Dinklage and Paymer say the following performances also were among many they admired: Dinklage was struck by the cast of Samuel Goldwyn Films' "Raising Victor Vargas," and Paymer equally admired Jeff Bridges in Universal's "Seabiscuit."
"(Bridges) was the glue to that movie, and that was helped by (the fact that) we all feel like we know him, and we feel like he's one of the family," Paymer says. "We carry the baggage of other roles we have played, for better or worse. In this one, the baggage added something — a very nice and comforting thing."
Bridges is one of the most experienced actors to have appeared in 2003's movies, but Annette Bening singles out one of the least experienced: Keisha Castle-Hughes, star of the low-budget New Zealand film "Whale Rider" (Newmarket).
"This girl is an absolute revelation," Bening says. "The great child actors are always the best teachers because they do it so directly and simply. Having worked with a few kids who were phenomenal, you envy them as an adult. They are still a bit in the reality of make-believe, so they can go there in a way that we have to work at, to rediscover that sense of play and immersion and the ability to let go of the critical eye within yourself and be wherever you are, like when you were a little kid in the backyard.

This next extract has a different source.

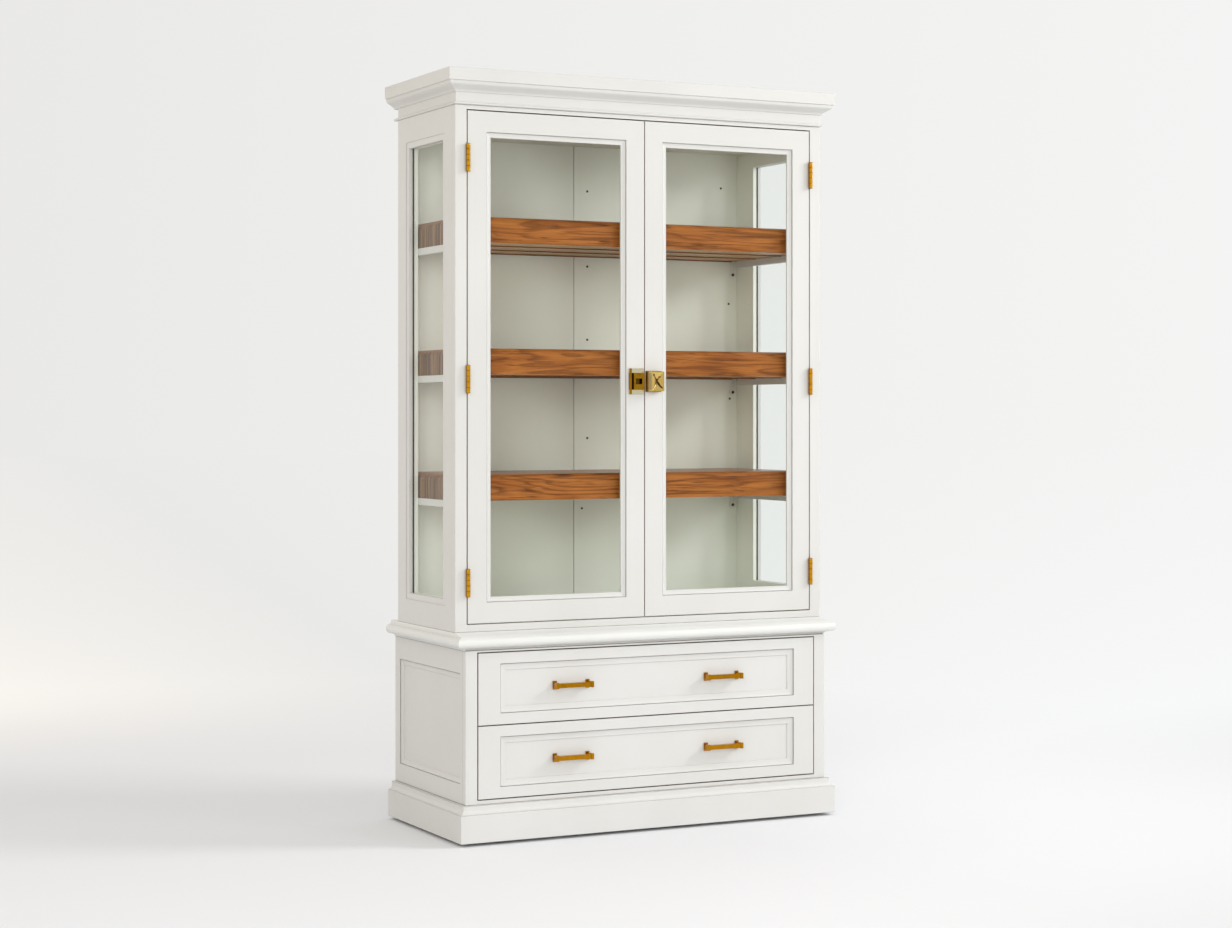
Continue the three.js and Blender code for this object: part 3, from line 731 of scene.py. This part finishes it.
def add_stage():
    mesh = bmesh.new()
    bmesh.ops.create_grid(mesh, x_segments=8, y_segments=8, size=STAGE_HALF)
    floor = bpy.data.objects.new("studio_floor", to_mesh("studio_floor", mesh))
    floor.data.materials.append(stage_material())
    scene.collection.objects.link(floor)


def add_light(name, place, target, size, power, colour, glossy=True):
    lamp = bpy.data.lights.new(name, "AREA")
    lamp.shape = "RECTANGLE"
    lamp.size, lamp.size_y = size
    lamp.energy = power
    lamp.color = colour
    obj = bpy.data.objects.new(name, lamp)
    obj.location = place
    obj.rotation_euler = (Vector(target) - Vector(place)).to_track_quat("-Z", "Y").to_euler()
    obj.visible_glossy = glossy
    scene.collection.objects.link(obj)


class World(Shader):
    """The studio's glow as the world, with the same short ways to add nodes."""

    def __init__(self):
        world = bpy.data.worlds.new("studio")
        world.use_nodes = True
        scene.world = world
        self.tree = world.node_tree
        self.tree.nodes.clear()
        coords = self.node("ShaderNodeTexCoord")
        background = self.node("ShaderNodeBackground")
        output = self.node("ShaderNodeOutputWorld")
        self.link(studio_glow(self, coords.outputs["Generated"]), background.inputs["Color"])
        self.link(background.outputs[0], output.inputs["Surface"])


add_stage()
World()
add_light("key", (4.3, -2.2, 3.4), (0, 0, 1.0), (1.6, 1.6), 138, (1.0, 1.0, 1.0))
add_light("fill", (-3.6, -5.6, 2.4), (0, 0, 1.2), (2.6, 2.6), 110, (1.0, 0.99, 0.97), glossy=False)
add_light("front", (0.4, -7.0, 1.2), (0, 0, 1.0), (2.6, 2.6), 62, (1.0, 0.995, 0.98), glossy=False)
add_light(
    "front_right", (3.3, -6.2, 2.6), (0, 0, 1.2), (1.2, 1.2), 42, (1.0, 0.995, 0.98), glossy=False,
)

camera_data = bpy.data.cameras.new("camera")
camera_data.lens = 69.84
camera_data.sensor_width = 36
camera_data.shift_y = -0.0404
camera = bpy.data.objects.new("camera", camera_data)
camera.location = (-3.1712, -6.2651, 1.1821)
camera.rotation_euler = (math.pi / 2, 0, -math.radians(26.9313))
scene.collection.objects.link(camera)
scene.camera = camera
scene.view_settings.view_transform = "Standard"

"She is obviously a skilled girl, but there is also something beautiful about her experiencing this story," Bening adds. "She was so simple and so touching — and the movie is a very good movie. It does what movies can do in a way nothing else can — they can take you to a place. I feel like I know that place — I know those people, that environment, the social problems that are going on — and that is all because of the actors and the film."